The claim is not supported by modern archaeological evidence. Decades of excavations at Giza—including workers' villages with bakeries, breweries, and cemeteries with honorable burials—along with the Wadi el-Jarf papyri documenting skilled, well-rewarded laborers, consistently show the Great Pyramid was built by organized Egyptian citizens under a corvée (seasonal civic labor) system, not by enslaved people. The "slave-built" narrative traces to Herodotus and popular culture, not to primary evidence.

“The divergence between French-origin culinary terms (e.g., beef, pork, mutton) and English-origin animal terms (e.g., cow, pig, sheep) in the English language resulted from the medieval social class divide in which French-speaking Norman nobles consumed the meat while English-speaking peasants raised the animals.”

Misleading

This widely repeated explanation captures a real sociolinguistic backdrop — French was the prestige language of post-Conquest elites — but presents an unverified folk etymology as settled historical fact. The specific causal mechanism (nobles ate, peasants raised) originated as a 17th-century hypothesis, not documented medieval reality. French meat terms did not enter English until around 1300, roughly 250 years after the Conquest, and French speakers also used words for live animals, undermining the strict class-segregation premise the claim depends on.
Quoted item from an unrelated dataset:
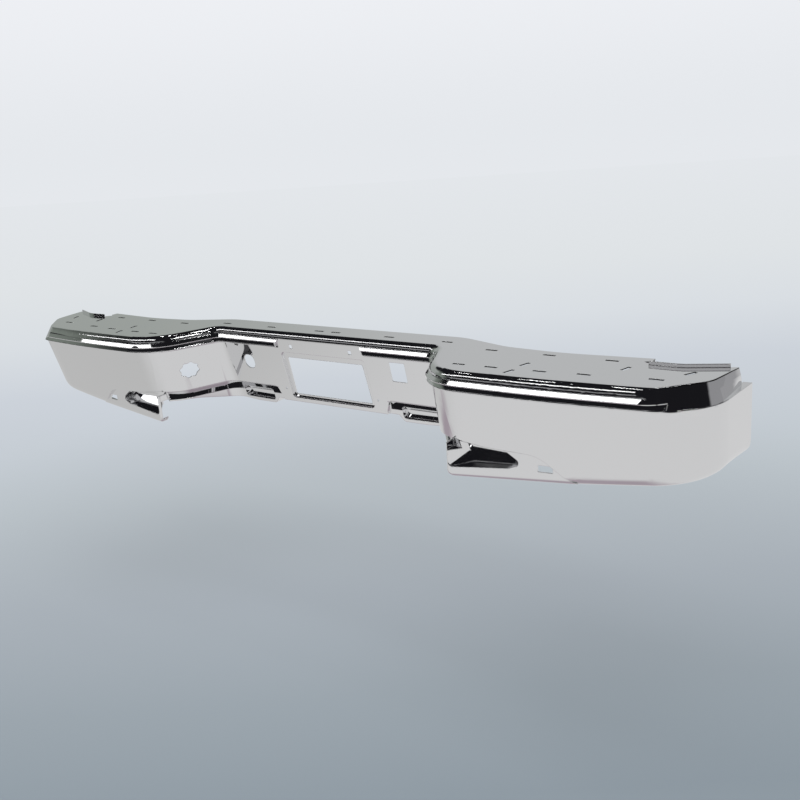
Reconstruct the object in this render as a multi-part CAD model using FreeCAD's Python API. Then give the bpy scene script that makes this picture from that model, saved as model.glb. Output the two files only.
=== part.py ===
# Chrome step bumper for a pickup truck: one pressed sheet-steel face bar.
# X runs along the bar, +Y points at the truck, +Z is up.
# The origin is on the middle plane, level with the tread, in line with the middle row of clip slots.
# The pressing is the difference of two closed forms: the outside one, and the same form
# drawn again one sheet thickness further in. All walls rake forward as they go down.
import FreeCAD
import Part
import math
import os

Vec = FreeCAD.Vector

far_x = 1100.0                 # cutting blocks reach this far past both ends

# Sheet
sheet = 2.0
rake = 0.247                   # forward travel of every wall for each millimetre down

# Plan of the wall at tread level, right half: corners and the bend radius at each
middle_y = -46.9               # wall of the recessed middle
end_y = -216.0                 # wall of the wide step ends
slant_in_x = 327.4             # corner between middle and slant
slant_out_x = 396.0            # corner between slant and step end
crown_x = 650.0                # where the step end starts to bow forward
corner_x = 915.0               # outer corner before rounding
corner_y = -190.0
side_spread = 0.150            # outward travel of the side wall for each millimetre forward
back_y = 90.0                  # closing line of the plan, trimmed off later
inner_bend = 34.0
outer_bend = 106.0
crown_bend = 2500.0
corner_bend = 130.0
facet_slack = 1.3              # the facet slopes, so its sheet needs more than a level inset

# Levels of the forms
form_low = -262.0              # the forms are drawn down to here
tall = -1.15 * form_low        # reach of the cutting blocks
tread_roll = 16.0              # rolled edge between tread and wall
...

“The Library of Alexandria was destroyed in a single catastrophic event, rather than through a gradual decline or multiple incidents.”

False

The claim that the Library of Alexandria was destroyed in a single catastrophic event is not supported by historical evidence. Multiple credible sources document several destructive episodes spanning centuries—including Caesar's fire (48 BCE), Aurelian's sack (~270 CE), the Serapeum's destruction (391 CE), and gradual institutional neglect. Crucially, evidence of continued library activity after Caesar's fire directly contradicts the single-event narrative. The scholarly consensus points to cumulative damage and decline, not one dramatic moment of destruction.

“Hristo Smirnenski was a communist.”

True

The claim is well-supported by multiple biographical and literary sources that identify Hristo Smirnenski as a member of communist organizations, including the Bulgarian Communist Party from 1921. The main caveat is that the label simplifies a political evolution and later cultural framing, but it does not overturn the basic historical fact of his communist affiliation.

“The Apollo 11 moon landing in 1969 was staged and did not actually occur as reported.”

False

The Apollo 11 moon landing in 1969 is one of the most thoroughly documented events in human history. Multiple independent lines of evidence confirm it occurred: returned lunar samples analyzed by scientists worldwide, contemporaneous tracking by international parties (including Cold War adversaries), and later orbital imaging of landing sites by non-NASA space agencies such as Japan's JAXA and India's ISRO. The conspiracy claim relies on logical fallacies — treating motive as proof and ignoring overwhelming corroborating evidence from independent sources.

“John Kiriakou has made public statements about his experiences at the CIA that are mostly accurate.”

Misleading

Kiriakou's core public disclosure — that the CIA waterboarded detainees as official policy — was substantially correct, later confirmed by the 2014 Senate Intelligence Committee report. However, his prominent specific claim that Abu Zubaydah broke after just 30–35 seconds of waterboarding was grossly inaccurate; Zubaydah was waterboarded 83 times. He also initially echoed false CIA claims about interrogation effectiveness. Calling his public statements "mostly accurate" overstates their reliability by ignoring these significant, well-documented errors.